- **Request**
Write out the listing beneath this instruction in its entirety, exactly as it reads.

- **Excerpted records**
%%

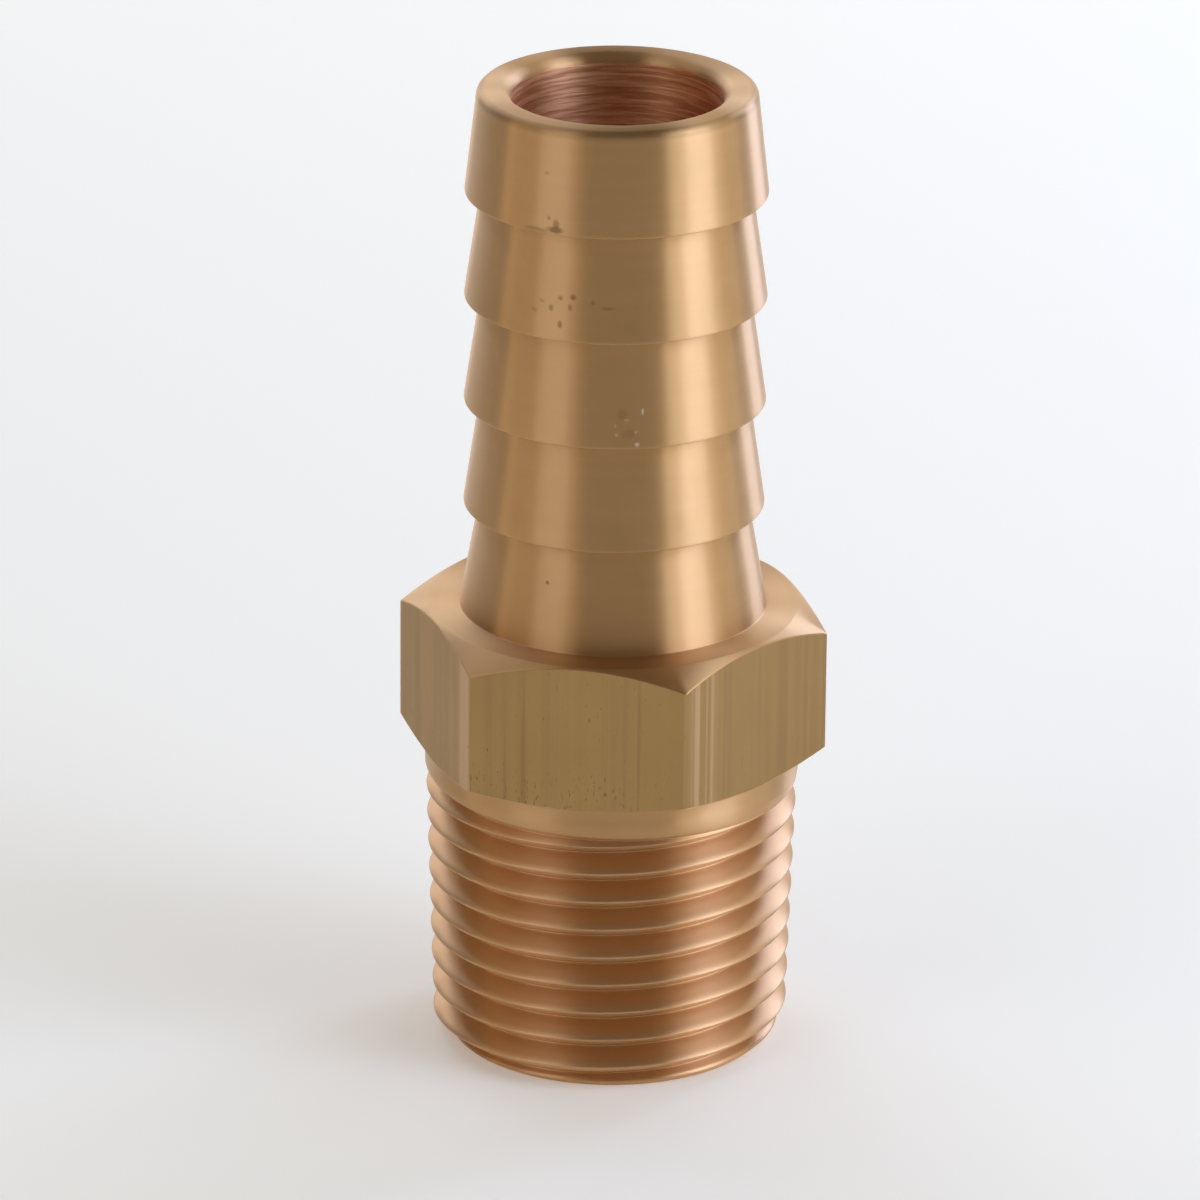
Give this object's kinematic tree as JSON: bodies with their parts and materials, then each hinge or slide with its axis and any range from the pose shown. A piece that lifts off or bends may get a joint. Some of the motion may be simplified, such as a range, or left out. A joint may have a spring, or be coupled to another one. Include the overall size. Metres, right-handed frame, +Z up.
{
  "type": "hose barb tail",
  "caption": "Turned brass hose tail with saw-tooth barbs for a push-on hose, a hexagon for the spanner and a male taper pipe thread.",
  "frame": {"origin": "centre of the threaded end face, on the bore's axis", "axes": "+Z up the bore towards the mouth of the barbed tail, +X through a corner of the hexagon, -Y and +Y out of two of its flats"},
  "size_m": [0.0202, 0.0174, 0.0463],
  "materials": {
    "brass": "turned to a satin polish, with the hexagon's flats left as drawn bar"
  },
  "bodies": {
    "root": {"hose_barb_tail": "brass"}
  },
  "joints": []
}
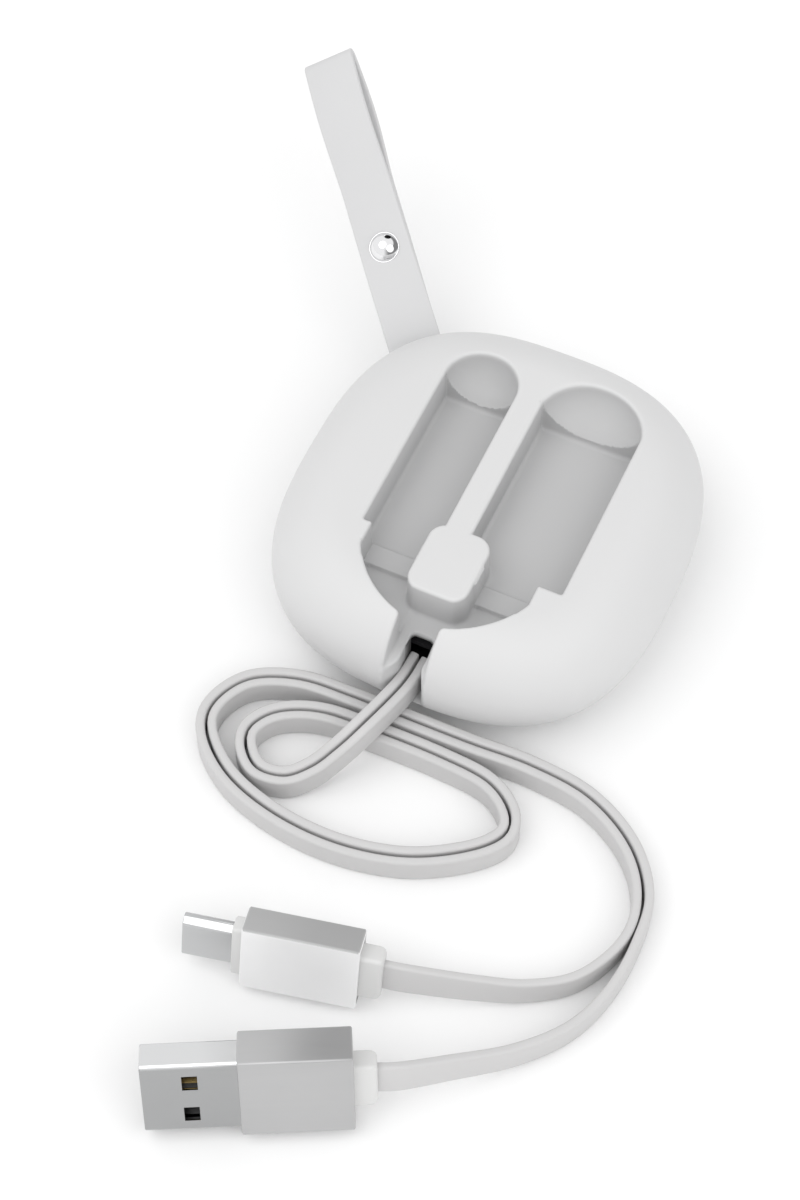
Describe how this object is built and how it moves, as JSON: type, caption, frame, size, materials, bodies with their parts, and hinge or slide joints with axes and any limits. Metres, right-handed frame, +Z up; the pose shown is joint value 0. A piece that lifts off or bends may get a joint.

%%

- **Result**
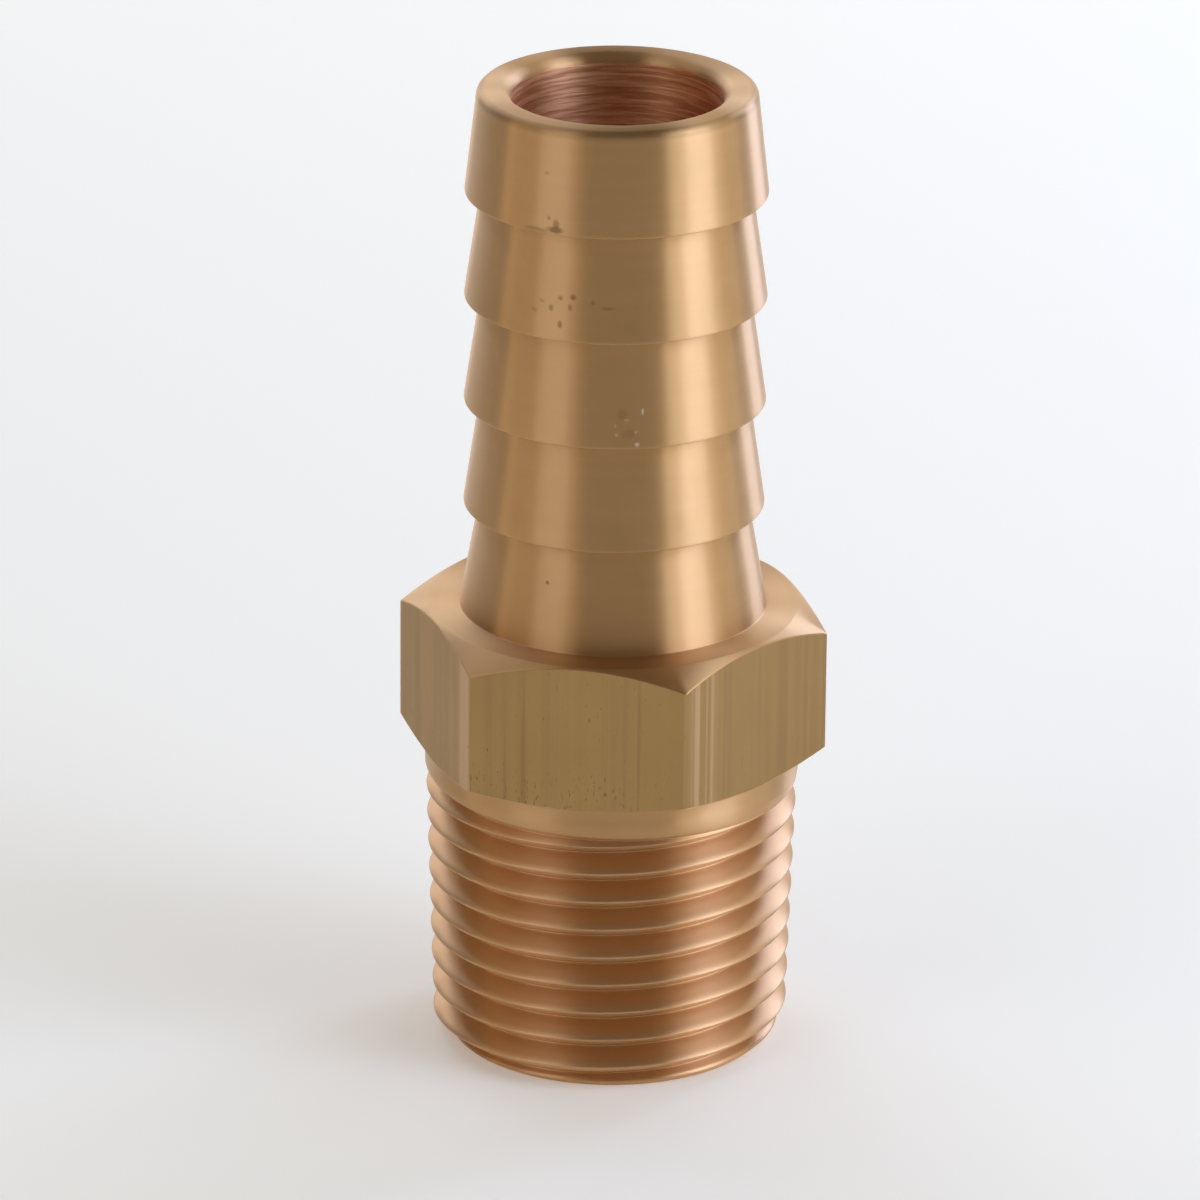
Give this object's kinematic tree as JSON: bodies with their parts and materials, then each hinge or slide with its axis and any range from the pose shown. A piece that lifts off or bends may get a joint. Some of the motion may be simplified, such as a range, or left out. A joint may have a spring, or be coupled to another one. Include the overall size. Metres, right-handed frame, +Z up.
{
  "type": "hose barb tail",
  "caption": "Turned brass hose tail with saw-tooth barbs for a push-on hose, a hexagon for the spanner and a male taper pipe thread.",
  "frame": {"origin": "centre of the threaded end face, on the bore's axis", "axes": "+Z up the bore towards the mouth of the barbed tail, +X through a corner of the hexagon, -Y and +Y out of two of its flats"},
  "size_m": [0.0202, 0.0174, 0.0463],
  "materials": {
    "brass": "turned to a satin polish, with the hexagon's flats left as drawn bar"
  },
  "bodies": {
    "root": {"hose_barb_tail": "brass"}
  },
  "joints": []
}
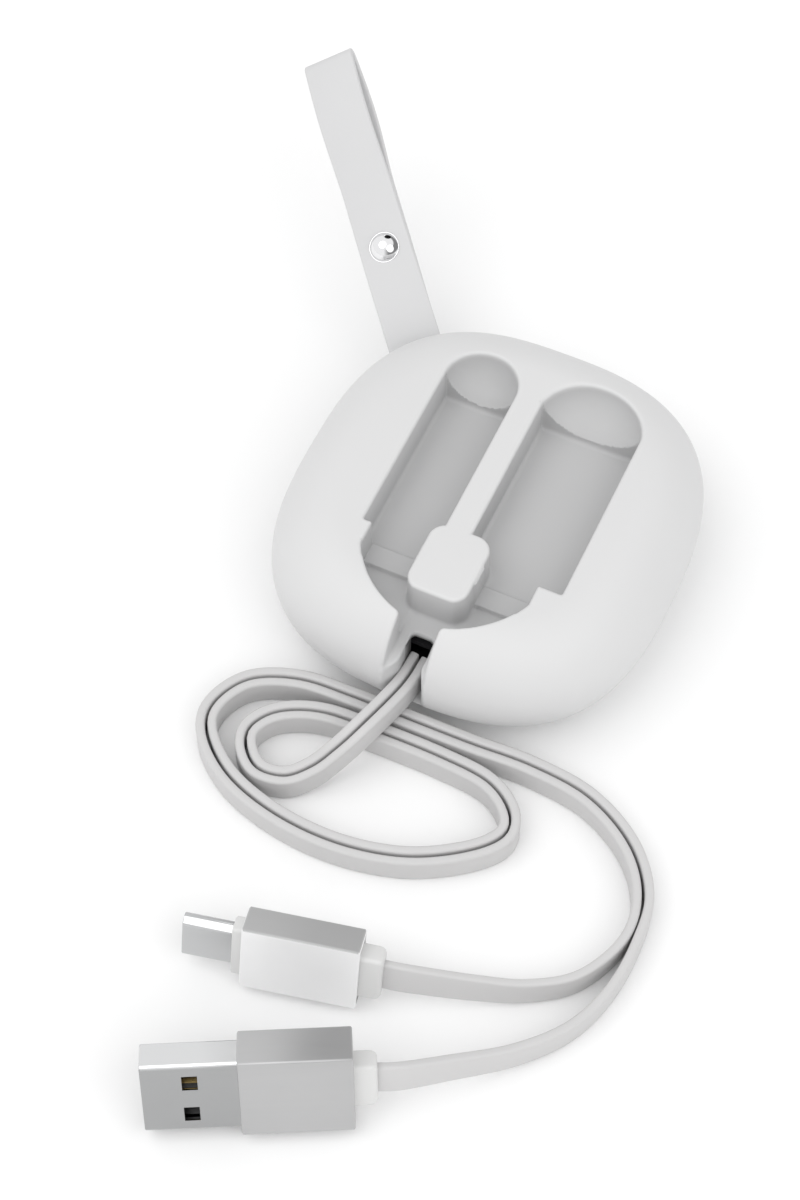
Describe how this object is built and how it moves, as JSON: type, caption, frame, size, materials, bodies with their parts, and hinge or slide joints with axes and any limits. Metres, right-handed frame, +Z up; the pose shown is joint value 0. A piece that lifts off or bends may get a joint.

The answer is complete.